L’art. 14 della legge prevede che i decreti per l’occupazione anticipata, previsti dagli artt. 22, comma 1, 2 e 22 bis del T.U. e dalla L. 21 dicembre 2001, n. 443, in materia di infrastrutture e insediamenti produttivi strategici ed altri interventi per il rilancio delle attività produttive, siano emessi nei casi che vengono così elencati e che riguardano: opere di urbanizzazione primaria, di difesa del suolo e di regimazione delle acque pubbliche; opere relative agli impianti di interesse generale in materia di trasporti,telecomunicazioni, acque, energia, teleriscaldamento e distribuzione di combustibili e carburanti a basso impatto ambientale; interventi di edilizia sanitaria.
La norma regionale prefigura le categorie di opere che rivestono carattere di urgenza mentre la legge statale rimanda la relativa qualificazione alle singole situazioni che di volta in volta si possano presentare.

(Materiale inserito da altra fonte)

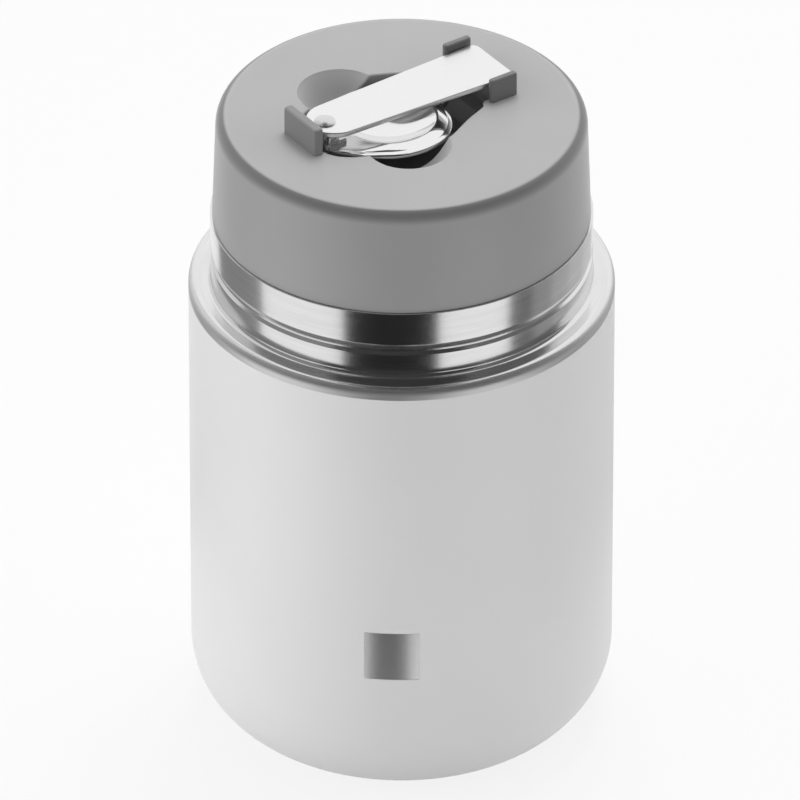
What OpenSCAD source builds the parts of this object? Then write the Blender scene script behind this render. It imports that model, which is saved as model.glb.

Per quanto riguarda la valutazione di edificabilità delle aree (materia di estrema importanza dal momento che l’indennità di esproprio per le aree edificabili viene valutata col criterio del valore venale), mentre la legge statale prevede che la valutazione vada fatta prendendo in considerazione l’edificabilità legale e quella di fatto e che quest’ultima debba essere riempita di contenuti con decreto del Ministro delle infrastrutture e, infine, che sino alla emanazione di tale regolamentazione si debba verificare la sussistenza delle possibilità effettive di edificazione valutando le caratteristiche oggettive dell’area, la legge regionale va a normare l’edificabilità di fatto stabilendo che “un’area possiede i caratteri dell’edificabilità di fatto se nell’ambito territoriale in cui l’area stessa é inserita sono già presenti, o comunque in fase di realizzazione, una o più delle opere di urbanizzazione primaria richieste dalla legge”.(art. 18 comma 1):
Introduce anche il principio che il solo requisito della edificabilità legale sia di per sé necessario e sufficiente al riconoscimento della vocazione edificatoria dell’area ai fini espropriativi (art.18 comma 2).